Borgo a Mozzano is dominated by the presence of Ponte della Maddalena also called "del Diavolo" (Devil's Bridge). Matilda of Tuscany is believed to have commissioned the bridge which was later renovated by Castruccio Castracani. The Devil's Bridge is located on the SP2 one kilometer north of downtown. The bridge's majestic structure is a popular tourist attraction of the area.

The Gothic Line, a German Second World War military defence line, passed through the comune. Sections of this fortification are well preserved and guided tours of the interior can be arranged.

The church and convent of San Francesco in Borgo a Mozzano was a monastery but now houses a home for the elderly. The 12th-century church of San Martino in Greppo, Borgo a Mozzano is located in the Diecimo district of the comune.

The 19th-century suspension bridge, Ponte delle Catene, Bagni di Lucca or Bridge of Chains, links Chifenti in Borgo a Mozzano to Fornoli in the neighbouring comune of Bagni di Lucca.

== Transportation ==
The town of Borgo a Mozzano is centrally located between the Garfagnana and the Lucchesia, and can be easily reached by car with the SS12 "Brennero" or the SP2 "Lodovica". The nearest major airport (50 min drive) is the Galileo Galilei International Airport of Pisa.

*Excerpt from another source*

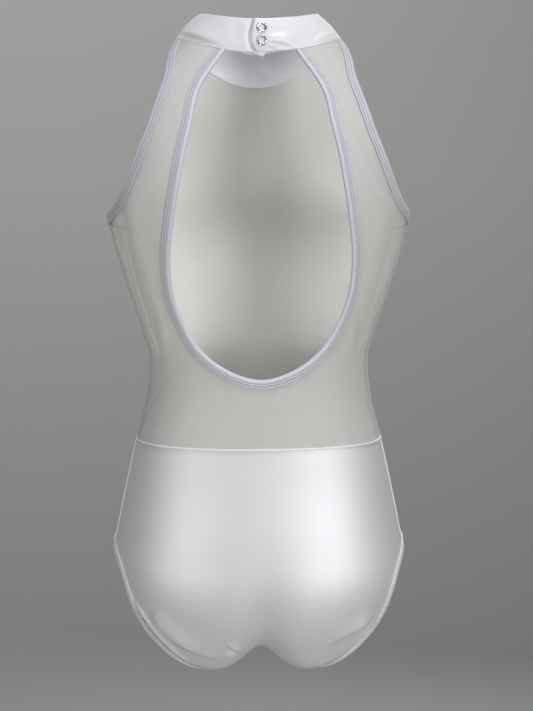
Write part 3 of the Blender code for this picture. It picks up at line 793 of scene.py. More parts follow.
meshCreases = (
    Crease(-0.0012, 0.0090, 0.0090, 1, ((48, -0.262), (57, -0.292), (68, -0.318))),
    Crease(-0.0009, 0.0080, 0.0080, 1, ((-55, -0.250), (-60, -0.285), (-68, -0.312))),
    Crease(-0.0006, 0.0060, 0.0060, 1, ((62, -0.150), (66, -0.190), (74, -0.225))),
    Crease(-0.0006, 0.0060, 0.0060, 1, ((-60, -0.155), (-67, -0.195), (-73, -0.235))),
)
bodiceCreases = (
    Crease(-0.0010, 0.0090, 0.0090, 1, ((146, -0.060), (152, -0.090), (160, -0.112))),
    Crease(-0.0008, 0.0080, 0.0080, 1, ((218, -0.055), (210, -0.084), (202, -0.118))),
    Crease(-0.0012, 0.0100, 0.0100, 1, ((110, -0.215), (124, -0.240), (140, -0.252))),
    Crease(-0.0009, 0.0090, 0.0090, 1, ((252, -0.208), (240, -0.236), (222, -0.256))),
    Crease(0.0008, 0.0070, 0.0040, -1, ((112, -0.352), (134, -0.362), (156, -0.360))),
    Crease(0.0006, 0.0070, 0.0040, -1, ((246, -0.357), (228, -0.366), (206, -0.368))),
)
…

The comune has two train stations, Borgo a Mozzano and Diecimo-Pescaglia, which are served by the Lucca–Aulla railway.

== Notable people ==
- St. John Leonardi, founder of the Clerks Regular of the Mother of God of Lucca
- Giuseppe Antonio Luchi, painter
- Nicolò Fazzi, footballer
- Federico Mattiello, footballer
- Sir Alex Younger, former Chief of MI6, married his wife in Borgo a Mozzano in 1993

== Asteroid ==
Asteroid 44717 Borgoamozzano, discovered by Italian amateur astronomer Sauro Donati in 1999, was named in honor of the town. The official was published by the Minor Planet Center on 27 August 2019 (M.P.C. 115894).